1. Lucy - February 22, 2008

Love you, Mitch! Teenagers are vile creatures – don’t take it too personally. Back when I used to teach at youth theatre I was astounded by the kids’ attitude and laziness – and they had CHOSEN to be there! I can’t imagine how frustrating mainstream teaching must be.

(Get this, though, I’m hopefully about to cover two classes in ‘acting for dancers’… should be hilarious!)

Chin up, chicken. xxx

2. Wendy - February 23, 2008

So now you’ve discovered you really don’t want to be a teacher – some people take 20 years to discover this, so you’re heads up!

3. Lia - February 25, 2008

Don’t let the bastards grind you down! At least you can be smug with the knowledge that they’ll either never get the job they want, or they will and then discover they really need to speak english for something and wish they had listened all those years ago…! And on the bright side, there’s always the occasional prodigy to restore your faith in humankind 🙂
xxx

4. Me - February 28, 2008

Haha! the kids here are the scum.
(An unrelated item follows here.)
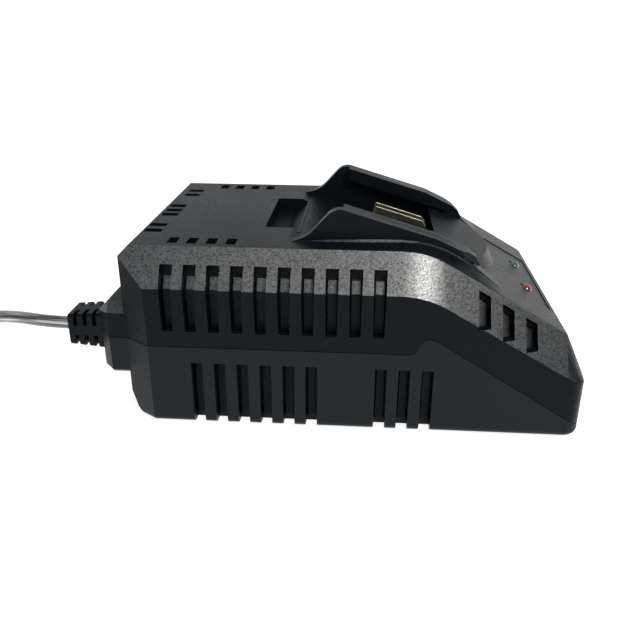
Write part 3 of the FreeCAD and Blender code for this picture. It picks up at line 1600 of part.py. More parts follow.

To be fair though, thinking back to French and Spanish classes at school, I reckon I couldn’t have given much of a toss either!! Most of the kids are never going to leave Japan anyway so they’ve not got much incentive to learn English…
Maybe the teachers empathise with the kids too, as most of them have never left the country either. It’s like being in the US!! 😦

just don’t take it personally.

Thank the good Lord that this country is full of fine girls though!